Whistleblower claims are equally as common as wage-and-hour claims and also are not a pandemic byproduct. Florida's whistleblower statute provides that employers cannot take any retaliatory personnel action against an employee who engaged in certain protected activity including objecting to, or refusing to participate in an activity, policy or practice of the employer which is in violation of a law, rule or regulation. Yet Macke's case demonstrates that whistleblower claims are likely to take new shape as employers continue to navigate this new COVID-19-impacted environment. Surely, employees who face demotions, terminations and reductions in schedules or pay will assert that their reports about their employer's alleged failure to follow legal protocols with respect to safety measures in this COVID-19 climate were the cause of those personnel actions.
As alluded to above, Macke's claims at this point are nothing more than allegations. HT will have its chance to respond to and defend against these claims. HT's response will provide more insights in this area as a new body of cases continues to develop.
Shielding Yourself Against COVID-19 Claims
More employers may very well face a Macke-type lawsuit in the near future. To guard against that, here are a few best practices that you should implement now:
- Follow OSHA and CDC Guidelines. The best defense against claims related to the safety is to follow all guidelines of state and local health departments, OSHA, and the Centers for Disease Control and Prevention (CDC). This includes providing PPE, regularly cleaning and disinfecting workplaces, and appropriately distancing employees to limit exposure. You should train all employees on following these guidelines and train management-level employees on responding to safety concerns of employees.

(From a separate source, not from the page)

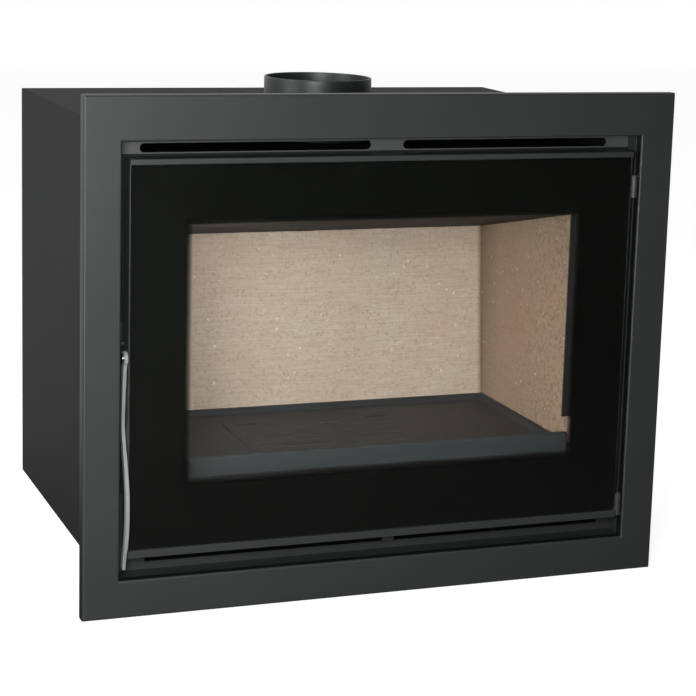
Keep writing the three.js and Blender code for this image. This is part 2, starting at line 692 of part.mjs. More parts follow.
function airSlider() {
  const y1 = wellFront - WELL_T - GAP;
  const y0 = y1 - SLIDER_T;
  const z0 = ledgeTop + GAP;
  const tabY = facadeFront - SLIDER_REACH;
  const tabLeft = SLIDER_X - SLIDER_TAB_W / 2;
  const tabRight = SLIDER_X + SLIDER_TAB_W / 2;
  const gate = plateY(rect(GRATE_X - sliderHalf, GRATE_X + sliderHalf, z0, z0 + SLIDER_H), ports(), y0, y1);
  const arm = box(tabLeft, tabRight, tabY, y0 + ROOT, z0, z0 + SLIDER_T);
  const tab = box(tabLeft, tabRight, tabY, tabY + SLIDER_T, z0 - SLIDER_TAB_DROP, z0 + ROOT);
  return join(gate, arm, tab);
}
add('air_slider', airSlider(), bareSteel);

// ---------- door ----------
add('door_glass', box(-glassHalf, glassHalf, GAP, glassBack,
  doorLow + DOOR_LIP_BOTTOM + GAP, doorHigh - DOOR_LIP_TOP - GAP), glass);

// The seal channel runs over all four bars, so each bar takes its own stretch of it.
const ring = (out, low, high, width, y0, y1) => plateY(rect(-out, out, low, high),
  [rect(-out + width, out - width, low + width, high - width)], y0, y1);
const channelLow = fireLow - SEAL_W - 2 * GAP - SEAL_CHANNEL_WALL;
const channelHigh = fireHigh + SEAL_W + 2 * GAP + SEAL_CHANNEL_WALL;
const channelY = [DOOR_DEPTH - ROOT, DOOR_DEPTH + SEAL_CHANNEL_H];
const channelOut = channelHalf + SEAL_CHANNEL_WALL;
const outerLip = ring(channelOut, channelLow, channelHigh, SEAL_CHANNEL_WALL, ...channelY);
const innerLip = ring(fireHalf, fireLow, fireHigh, SEAL_CHANNEL_WALL, ...channelY);
function doorBar(x0, x1, z0, z1, alongX) {
  const t = DOOR_TUBE_T;
  const bore = alongX
    ? box(x0 - t, x1 + t, tubeFront + t, DOOR_DEPTH - t, z0 + t, z1 - t)
    : box(x0 + t, x1 - t, tubeFront + t, DOOR_DEPTH - t, z0 - t, z1 + t);
  const tube = cut(box(x0, x1, tubeFront, DOOR_DEPTH, z0, z1), bore);
  const reach = box(x0, x1, tubeFront, facadeFront, z0, z1);
  return join(tube, common(outerLip, reach), common(innerLip, reach));
}
const lip = (z0, z1) => box(-doorHalf, doorHalf, 0, tubeFront + ROOT, z0, z1);
add('door_rail_top', join(doorBar(-doorHalf, doorHalf, viewHigh, doorHigh, true),
  lip(doorHigh - DOOR_LIP_TOP, doorHigh)), anthracite);
add('door_rail_bottom', join(doorBar(-doorHalf, doorHalf, doorLow, viewLow, true),
  lip(doorLow, doorLow + DOOR_LIP_BOTTOM)), anthracite);

const pivotBore = (x0, x1) => plateX(disc(pivotY, pivotZ, BOLT_R + RUN), [], x0, x1, BORE_STEPS);
const stileLow = viewLow + GAP;
const stileHigh = viewHigh - GAP;
add('door_stile_left', cut(doorBar(-doorHalf, -viewHalf, stileLow, stileHigh, false),
  pivotBore(-doorHalf - PASS, -viewHalf + PASS)), anthracite);
add('door_stile_right', doorBar(viewHalf, doorHalf, stileLow, stileHigh, false), anthracite);

add('door_seal', ring(fireHalf + SEAL_W + GAP, fireLow - SEAL_W - GAP, fireHigh + SEAL_W + GAP, SEAL_W,
  DOOR_DEPTH + GAP, facadeFront - GAP), rope);

// An angle on each side's inner edge holds the glass by its back, notched to clear the pivot nut.
const clipFront = glassBack + GAP;
for (const [name, side] of SIDES) {
  add(`glass_clip_${name}`, cut(
    sideBox(side, viewHalf - CLIP_REACH, viewHalf - GAP, clipFront, glassBack + CLIP_DEPTH,
      stileLow + CLIP_REACH, stileHigh - CLIP_REACH),
    sideBox(side, 0, viewHalf - GAP - CLIP_T, clipFront + CLIP_T, facadeFront, 0, far),
    sideBox(side, 0, viewHalf - GAP - CLIP_T, 0, facadeFront, pivotZ - CLIP_NOTCH, pivotZ + CLIP_NOTCH),
    pivotBore(-viewHalf, -viewHalf + CLIP_REACH)), bareSteel);
}

// ---------- hinges ----------
function doorBarrel(z) {
  const leaf = box(doorHalf + GAP, doorHalf + GAP + LEAF_T, LEAF_FRONT, DOOR_DEPTH - LEAF_SHORT,
    z, z + BARREL_H);
  return cut(join(rod(barrelR, z, z + BARREL_H, hingeX, hingeY), leaf),
    rod(pinR + RUN, z - PASS, z + BARREL_H + PASS, hingeX, hingeY));
}
// The bracket's plate lies under (or over) the barrel, and its pin runs through it.
function hingeBracket(plateLow, pinLow, pinHigh) {
  const plateHigh = plateLow + HINGE_PLATE_T;
  const plate = box(hingeX, throatIn - GAP, hingeY - pinR, hingeY + barrelR, plateLow, plateHigh);
  return join(rod(barrelR, plateLow, plateHigh, hingeX, hingeY), plate,
    rod(pinR, pinLow, pinHigh, hingeX, hingeY));
}
const barrelLow = doorLow + HINGE_LOW;
const barrelHigh = doorHigh - HINGE_HIGH;
const lowPlateTop = barrelLow - GAP;
const highPlateLow = barrelHigh + BARREL_H + GAP;
add('door_hinge_lower', doorBarrel(barrelLow), bareSteel);
add('door_hinge_upper', doorBarrel(barrelHigh), bareSteel);
add('hinge_bracket_lower', hingeBracket(lowPlateTop - HINGE_PLATE_T, lowPlateTop - ROOT,
  barrelLow + BARREL_H - PIN_SHORT), bareSteel);
add('hinge_bracket_upper', hingeBracket(highPlateLow, barrelHigh + PIN_SHORT,
  highPlateLow + ROOT), bareSteel);

// ---------- handle ----------
function leverOutline() {
  const line = new THREE.SplineCurve(LEVER_LINE.map(([y, z]) => new THREE.Vector2(pivotY + y, pivotZ + z)));
  const front = [];
  const rear = [];
  for (let i = 0; i <= LEVER_STEPS; i += 1) {
    const t = i / LEVER_STEPS;
    const p = line.getPoint(t);
    const dir = line.getTangent(t);
    const half = LEVER_W / 2 * (1 - LEVER_TAPER * t);
    front.push(new THREE.Vector2(p.x + dir.y * half, p.y - dir.x * half));
    rear.push(new THREE.Vector2(p.x - dir.y * half, p.y + dir.x * half));
  }
  return new THREE.Shape([...front, ...rear.reverse()]);
}
function leverBody() {
  const arm = plateX(leverOutline(), [], leverFar, leverNear);
  const boss = plateX(disc(pivotY, pivotZ, LEVER_BOSS), [], leverFar, leverNear, BORE_STEPS);
  const nose = plateX(slot(pivotY, facadeFront - NOSE_CLEAR, pivotZ, NOSE_H), [], leverFar, leverNear);
  return cut(join(arm, boss, nose), pivotBore(leverFar - PASS, leverNear + PASS));
}
add('handle_lever', leverBody(), anthracite);

function pivotBolt() {
  const headFace = leverFar - GAP;
  const shank = headFace - nutSeat - NUT_H - BOLT_END;
  const dome = [];
  for (let i = 0; i < BOLT_DOME_STEPS; i += 1) {
    const angle = (i / BOLT_DOME_STEPS) * Math.PI / 2;
    dome.push([BOLT_HEAD_R * Math.cos(angle), BOLT_RIM_H + (BOLT_HEAD_H - BOLT_RIM_H) * Math.sin(angle)]);
  }
  const profile = [[0, shank], [BOLT_R, shank], [BOLT_R, 0], [BOLT_HEAD_R, 0], ...dome, [0, BOLT_HEAD_H]];
  const points = profile.map(([r, h]) => new THREE.Vector2(r, h));
  return new THREE.LatheGeometry(points, ROUND_STEPS).rotateZ(Math.PI / 2)
    .translate(headFace, pivotY, pivotZ);
}
add('handle_bolt', pivotBolt(), polished);

const hexagon = [30, 90, 150, 210, 270, 330].map((deg) => [
  pivotY + NUT_R * Math.cos(deg * Math.PI / 180), pivotZ + NUT_R * Math.sin(deg * Math.PI / 180)]);
add('handle_nut', plateX(polygon(hexagon), [disc(pivotY, pivotZ, BOLT_R + RUN)], nutSeat, nutSeat + NUT_H,
  BORE_STEPS), bareSteel);

// Keeper on the front plate, just above the lever's nose.
const keeperLow = pivotZ + LEVER_BOSS + KEEPER_GAP;
add('latch_keeper', cut(
  box(leverFar - KEEPER_SIDE, leverNear + KEEPER_SIDE, facadeFront - KEEPER_DEPTH, throatBack,
    keeperLow, keeperLow + KEEPER_H),
  box(-far, 0, 0, throatBack - KEEPER_T, keeperLow + KEEPER_LIP, far)), bareSteel);

// ---------- origin: middle of the footprint, on the floor ----------
const reach = new THREE.Box3().setFromObject(insert);
insert.position.set(-(reach.min.x + reach.max.x) / 2, -(reach.min.y + reach.max.y) / 2, -reach.min.z);

export default insert;
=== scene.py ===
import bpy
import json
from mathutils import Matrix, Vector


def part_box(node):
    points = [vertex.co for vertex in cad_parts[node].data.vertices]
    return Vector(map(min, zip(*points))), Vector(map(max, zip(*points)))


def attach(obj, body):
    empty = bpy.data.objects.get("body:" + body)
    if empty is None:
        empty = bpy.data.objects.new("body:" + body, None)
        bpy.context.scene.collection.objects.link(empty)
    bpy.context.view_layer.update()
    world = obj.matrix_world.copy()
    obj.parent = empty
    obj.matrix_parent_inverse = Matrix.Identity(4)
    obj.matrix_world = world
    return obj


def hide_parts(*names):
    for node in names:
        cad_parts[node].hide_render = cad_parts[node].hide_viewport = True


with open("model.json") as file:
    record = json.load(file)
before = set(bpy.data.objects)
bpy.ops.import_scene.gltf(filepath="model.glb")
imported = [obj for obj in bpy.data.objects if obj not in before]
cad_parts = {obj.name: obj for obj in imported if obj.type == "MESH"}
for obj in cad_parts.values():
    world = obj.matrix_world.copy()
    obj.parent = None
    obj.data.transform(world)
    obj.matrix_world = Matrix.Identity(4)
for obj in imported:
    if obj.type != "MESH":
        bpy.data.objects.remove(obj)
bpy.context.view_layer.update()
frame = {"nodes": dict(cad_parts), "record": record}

import json
import math

import bmesh
import bpy
from bpy.props import FloatProperty, FloatVectorProperty, PointerProperty
from mathutils import Matrix, Vector, noise

bl_info = {
    "name": "Fireplace insert",
    "version": (1, 0, 0),
    "blender": (4, 5, 0),
    "location": "3D View > Sidebar > Fireplace",
    "description": "Dresses a wood-burning fireplace insert with its paint, glass, lining and rope seal",
    "category": "Object",
}

# The insert's own frame: x from the door's middle, y from the surround's front plane into the wall,
# z from the surround's lower edge, in millimetres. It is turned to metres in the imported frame.
MM = 0.001
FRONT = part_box("surround_frame")[0].y
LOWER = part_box("surround_frame")[0].z
BODY_OF = {node: body for body, nodes in frame["record"]["behaviour"]["bodies"].items() for node in nodes}

# Camera, solved from the straight edges of the surround, the casing and the flue collar.
FRAME_PX = 696
FOCAL_PX = 2049.38
CENTRE_PX = (389.09, 291.38)
SENSOR_MM = 36.0
CAMERA_AT = (-946.33, -2409.28, 891.41)
CAMERA_YAW, CAMERA_PITCH, CAMERA_ROLL = (math.radians(a) for a in (21.414, 10.613, 1.806))

WELD = 0.01 * MM              # vertices closer than this are one
FLAT = math.radians(0.5)      # faces that lie in one plane
ROUNDED = math.radians(40)    # edges sharper than this are rounded
SHADE_SHARP = math.radians(50)
SKIN = 0.1 * MM               # printed enamel


def at(x, y, z):
    """A point of the insert's own frame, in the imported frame."""
    return Vector((x * MM, FRONT + y * MM, LOWER + z * MM))


def linear(code):
    """A linear colour from an sRGB hex value."""
    channels = [int(code[i:i + 2], 16) / 255 for i in (0, 2, 4)]
    return [c / 12.92 if c <= 0.04045 else ((c + 0.055) / 1.055) ** 2.4 for c in channels] + [1.0]


def colour(name, code, description):
    """A colour that a user can change."""
    return FloatVectorProperty(name=name, description=description, subtype="COLOR", size=4,
                               min=0, max=1, default=linear(code))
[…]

- Timing and Documentation are Important. In this pandemic environment, it is evitable that employers will have to make personnel changes. It never looks good when those decisions are made at or around the same time an employee complains the employer allegedly violated a law. Retaliation and whistleblower claims are a hazard of such circumstances. Therefore, when making those decisions, consider the risks and benefits associated with it before acting. And, when proceeding with such personnel decisions, be sure that the appropriate documentation exists leading up to and through the date the action is taken that demonstrates that the personnel action is unrelated to any protected activity.

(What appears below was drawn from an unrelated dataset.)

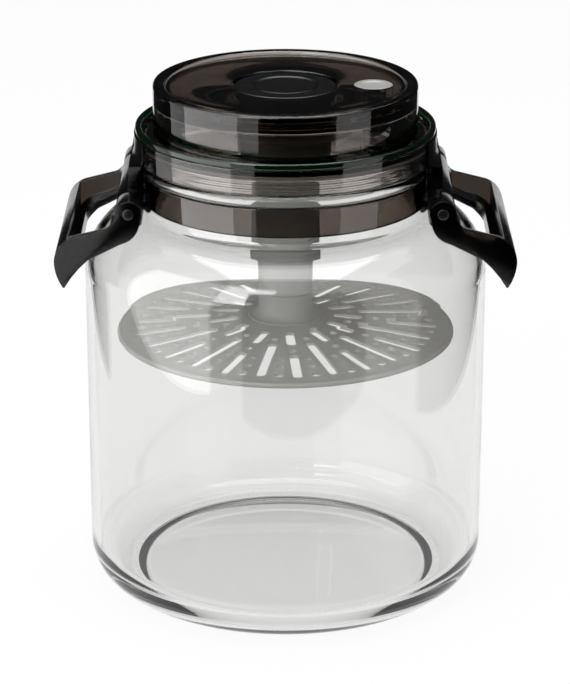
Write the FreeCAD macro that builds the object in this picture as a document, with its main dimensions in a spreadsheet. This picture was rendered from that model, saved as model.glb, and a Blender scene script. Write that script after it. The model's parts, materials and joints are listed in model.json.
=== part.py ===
import FreeCAD, Part
import math
import os
import re
import Sketcher

# Vacuum pickle keeper: a glass jar with a clip-on pump lid and a press-down strainer.
# Origin at the bottom centre of the jar, +Z up, clips on +X and -X, front on -Y.

V = FreeCAD.Vector
UP = V(0, 0, 1)

SIZES = [
    # The glass
    ("jar_radius", 82.5, "outside of the jar wall"),
    ("body_height", 135.8, "base to the start of the shoulder"),
    ("neck_foot", 1.8, "round at the foot of the neck"),
    ("glass_wall", 3.3, "thickness of the glass"),
    ("mouth_round", 0.8, "rounds of the glass lip"),
    ("base_round", 16.5, "outside radius at the base corner"),
    ("base_thickness", 3.6, "glass under the inside"),
    ("punt_height", 2.6, "hollow under the base"),
    ("foot_width", 3.0, "flat bearing ring"),
    ("neck_radius", 55.4, "outside of the neck"),
    ("neck_wall", 3.0, "wall of the neck"),
    ("bead_proud", 5.1, "bead beyond the neck"),
    ("bead_height", 4.5, "height of the glass bead"),
    ("bead_gap", 0.5, "collar to bead"),
    ("lip_proud", 1.6, "lip beyond the neck"),
    ("lip_height", 6.5, "lip above the bead"),
    # The collar on the neck
    ("collar_gap", 4.1, "shoulder top to collar"),
    ("collar_height", 11.8, "height of the collar"),
    ("collar_wall", 3.05, "wall of the collar"),
    ("collar_fit", 0.05, "collar to neck"),
    ("collar_split", 1.2, "opening between the collar halves"),
    ("catch_thickness", 1.8, "catch plate"),
    ("catch_half_width", 23.0, "half of the catch plate's width"),
    ("catch_height", 9.0, "height of the catch plate"),
    ("catch_screw_spread", 13.0, "angle of a catch screw from the side"),
    ("screw_radius", 1.1, "shank of a small screw"),
    ("screw_head_radius", 2.1, "head of a small screw"),
    ("screw_head_height", 1.1, "head of a small screw"),
    ("screw_bite", 1.4, "small screw in the piece that it holds"),
    ("catch_screw_length", 4.2, "screw through the catch plate"),
    ("edge_break", 0.6, "small chamfer on a moulded edge"),
    ("catch_overhang", 0.6, "catch plate below the collar"),
    # The lid
    ("ring_gap", 0.8, "bead to lid ring"),
    ("ring_play", 0.6, "lip to lid ring"),
    ("ring_wall", 3.2, "wall of the lid ring"),
    ("groove_depth", 0.7, "grooves inside the lid ring"),
    ("groove_height", 0.9, "grooves inside the lid ring"),
    ("gasket_thickness", 1.8, "mouth gasket"),
    ("gasket_inset", 0.4, "gasket to the mouth and to the ring"),
    ("web_thickness", 2.0, "floor of the lid ring"),
    ("web_hole_gap", 2.6, "vent seal to the ring's floor"),
    ("ring_rise", 0.9, "ring wall above its floor"),
    ("rim_wall", 2.4, "width of the rim band"),
    ("rim_height", 2.8, "height of the rim band"),
    ("channel_width", 4.7, "channel between the rim band and the drum"),
    ("drum_wall", 2.2, "wall of the drum"),
    ("drum_height", 20.7, "height of the drum"),
    ("drum_floor", 1.8, "floor of the drum"),
    ("drum_lip", 5.1, "width of the drum's top bead"),
    ("drum_lip_depth", 3.7, "depth of the drum's top bead"),
    ("ledge_width", 2.0, "ledge under the top cover"),
    ("lip_round", 1.3, "round on the drum's top"),
    ("cover_drop", 1.2, "top cover below the drum's top"),
    ("cover_thickness", 2.5, "top cover"),
    ("part_gap", 0.2, "gap round a loose cover or cap"),
    # The pump
    ("knob_radius", 21.1, "outside of the pump knob"),
    ("knob_gap", 0.4, "knob to cover"),
    ("knob_drop", 0.2, "knob below the cover"),
    ("knob_top", 2.5, "thickness of the knob's top"),
    ("knob_skirt", 2.0, "wall of the knob's skirt"),
    ("knob_skirt_depth", 7.6, "depth of the knob's skirt"),
    ("knob_head_depth", 0.55, "seat of the knob's screw under the disc"),
    ("knob_screw_length", 4.4, "knob's screw in the rod"),
    ("insert_radius", 12.5, "disc in the knob's top"),
    ("insert_thickness", 1.0, "disc in the knob's top"),
    ("pump_stroke", 7.0, "travel of the pump"),
    ("skirt_gap", 0.6, "pump cylinder to the knob's skirt"),
    ("pump_wall", 2.0, "wall of the pump cylinder"),
    ("pump_depth", 9.8, "pump cylinder below the drum"),
    ("pump_bottom", 2.0, "end wall of the pump cylinder"),
    ("flange_margin", 3.0, "flange beyond its screws"),
    ("flange_thickness", 1.4, "flange of the pump cylinder"),
    ("flange_screw_gap", 0.8, "knob's skirt to a screw head"),
    ("guide_thickness", 1.5, "guide cap of the cylinder"),
    ("rod_radius", 3.0, "pump rod"),
    ("slide_fit", 0.05, "running clearance"),
    ("piston_thickness", 3.9, "pump piston"),
    ("piston_gap", 0.3, "piston to cylinder"),
    ("seal_section", 0.85, "half thickness of the piston seal"),
    ("valve_radius", 5.0, "intake valve"),
    ("valve_thickness", 1.0, "intake valve"),
    ("valve_stem", 1.4, "stem of the intake valve"),
    ("valve_bulb", 2.0, "bulb that holds the valve's stem"),
    ("port_circle", 3.2, "circle of the intake ports"),
    ("port_radius", 0.7, "intake port"),
    ("pump_coil_radius", 9.0, "mean radius of the pump spring"),
    ("pump_wire", 0.9, "wire of the pump spring"),
    # The vent
    ("vent_spacing", 6.1, "knob's opening to the vent button"),
    ("vent_radius", 7.9, "vent button"),
    ("vent_top", 2.3, "thickness of the vent button"),
    ("vent_stem", 2.6, "stem of the vent"),
    ("vent_boss_radius", 6.0, "boss round the vent stem"),
    ("vent_boss_height", 4.0, "boss round the vent stem"),
    ("vent_seal_radius", 4.4, "seal under the vent"),
    ("vent_seal_height", 2.2, "seal under the vent"),
    ("vent_seal_foot", 3.1, "lower end of the vent's seal"),
    ("vent_coil_radius", 4.6, "mean radius of the vent spring"),
    ("vent_wire", 0.7, "wire of the vent spring"),
    # The side clips
    ("hinge_offset", 1.5, "hinge beyond the lid ring"),
    ("hinge_drop", 13.4, "hinge below the lid ring"),
    ("knuckle_radius", 5.4, "hinge knuckle"),
    ("knuckle_half_width", 27.7, "half of the knuckle's width"),
    ("knuckle_side_gap", 0.3, "knuckle to clip leg"),
    ("pin_radius", 1.4, "hinge pin"),
    ("pin_head_radius", 2.2, "head of the hinge pin"),
    ("pin_head_height", 0.6, "head of the hinge pin"),
    ("pad_half_width", 23.0, "half of the hinge plate's width"),
    ("pad_proud", 0.7, "hinge plate beyond the ring"),
    ("hanger_proud", 0.5, "hanger beyond the hinge's axis"),
    ("gusset_height", 3.0, "slope from the hanger to the hinge plate"),
    ("pad_depth", 2.0, "hinge plate let into the ring"),
    ("bead_clearance", 0.3, "hinge plate to glass bead"),
    ("clip_half_width", 41.0, "half of the clip's width"),
    ("clip_overhang", 9.6, "bar's outer edge beyond the jar"),
    ("clip_drop", 30.5, "hinge down to the clip's tip"),
    ("clip_crest", 9.5, "hinge down to the bar's top"),
    ("clip_crest_overhang", 2.2, "bar's top corner beyond the jar"),
    ("clip_saddle", 6.2, "hinge down to the leg's saddle"),
    ("clip_saddle_reach", 9.4, "hinge to the leg's saddle"),
    ("clip_belly", 12.3, "hinge down to the leg's belly"),
    ("clip_belly_reach", 3.2, "hinge to the leg's belly"),
    ("clip_waist", 18.9, "hinge down to the leg's waist"),
    ("clip_waist_inset", 3.9, "leg's waist inside the jar's wall"),
    ("clip_heel", 4.4, "hinge down to the leg's heel"),
    ("clip_tip_overhang", 6.3, "clip's tip beyond the jar"),
    ("clip_tip_flat", 0.6, "flat at the clip's tip"),
    ("clip_belly_round", 9.8, "leg's belly"),
    ("clip_waist_round", 45.0, "leg's underside to the tip"),
    ("clip_wall", 3.0, "side wall of the clip"),
    ("tray_start", 7.4, "hinge to the tray between the side walls"),
    ("tray_heel", 11.6, "hinge down to the tray's inner end"),
    ("tray_bend", 15.0, "hinge down to the bend in the tray's floor"),
    ("tray_bend_reach", 14.8, "hinge to the bend in the tray's floor"),
    ("tray_end", 20.5, "hinge down to the tray's outer end"),
    ("tray_overhang", 4.2, "tray beyond the jar"),
    ("tray_round", 14.0, "tray's floor towards the bar"),
    ("clip_edge_round", 20.6, "bar's outer face"),
    ("clip_crest_round", 11.0, "bar's top corner"),
    ("clip_saddle_round", 6.6, "leg's saddle"),
    ("clip_shoulder_drop", 1.5, "hinge down to the saddle's inner end"),
    ("clip_edge_drop", 21.0, "hinge down to the clip's outer edge"),
    ("glass_clearance", 0.6, "clip to glass shoulder"),
    ("claw_inner", 6.3, "claw's inside radius round the hinge"),
    ("claw_outer", 8.0, "claw's outside radius round the hinge"),
    ("claw_start", 232.0, "angle of the claw's tip"),
    ("claw_end", 285.0, "angle where the claw meets the leg"),
    # The stem and the strainer
    ("sleeve_wall", 2.6, "wall of the stem sleeve"),
    ("stem_gap", 0.3, "stem tube to its sleeve"),
    ("sleeve_flange", 2.2, "flange of the stem sleeve"),
    ("sleeve_screw_gap", 0.15, "sleeve to a screw head"),
    ("sleeve_length", 32.0, "stem sleeve"),
    ("grip_height", 6.7, "grip collar"),
    ("grip_rib_depth", 0.6, "ribs of the grip collar"),
    ("grip_section", 0.7, "half thickness of the grip ring"),
    ("tube_radius", 11.1, "stem tube"),
    ("tube_wall", 1.8, "wall of the stem tube"),
    ("tube_length", 43.0, "stem tube"),
    ("tube_shown", 18.8, "stem tube below the grip collar"),
    ("hub_height", 12.1, "hub below the tube"),
    ("hub_flare", 4.5, "hub's foot beyond the tube"),
    ("hub_floor", 3.0, "floor of the hub"),
    ("hub_spigot", 6.0, "hub inside the tube"),
    ("hub_screw_bite", 2.6, "hub's screw in its floor"),
    ("plate_gap", 9.4, "strainer plate to the glass"),
    ("plate_thickness", 1.2, "strainer plate"),
    ("plate_dish", 4.0, "rise of the strainer plate"),
    ("plate_flat_margin", 1.4, "flat middle of the plate beyond the hub"),
    ("plate_bore", 8.0, "hole of the strainer plate"),
    ("plate_rim", 1.1, "half thickness of the plate's rolled rim"),
    ("slot_width", 3.8, "strainer slot"),
    ("slot_corner", 1.3, "round corners of a slot"),
    ("inner_slot_start", 20.0, "inner slot, from the middle"),
    ("inner_slot_end", 32.0, "inner slot, to"),
    ("outer_slot_start", 42.0, "outer slot, from the middle"),
    ("outer_slot_margin", 7.3, "outer slot to the plate's edge"),
    ("long_slot_start", 31.0, "long slot, from the middle"),
    ("long_slot_margin", 8.3, "long slot to the plate's edge"),
    ("dot_radius", 1.5, "round hole beside a slot"),
    ("inner_dot", 27.0, "round hole inside a long slot"),
    ("middle_dot", 37.6, "round hole between two slots"),
    ("small_hole", 1.25, "first hole between the spokes"),
    ("medium_hole", 1.5, "second hole between the spokes"),
    ("large_hole", 1.9, "third hole between the spokes"),
    ("small_hole_inset", 23.8, "first hole from the plate's edge"),
    ("medium_hole_inset", 17.0, "second hole from the plate's edge"),
    ("large_hole_inset", 9.6, "third hole from the plate's edge"),
    ("keeper_radius", 12.0, "keeper disc under the plate"),
    ("keeper_thickness", 2.4, "keeper disc under the plate"),
]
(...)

- Be Aware of the New Litigation Landscape. The novel nature of the COVID-19 pandemic is certain to change the litigation landscape. While employers are reversing employment decisions made in response to the coronavirus (e.g., recalling furloughed employees, changing pay practices), they must consider the implications of them and regularly consult with employment counsel along the way. The reality is that the unique nature of this pandemic is likely to develop a number of new fact patterns that you must be alert to in order to appropriately defend against them.
LaKisha Kinsey-Sallis is a partner at labor and employment law firm Fisher Phillips in Tampa. She litigates class and collective actions as well as single-plaintiff claims on behalf of private and public sector clients.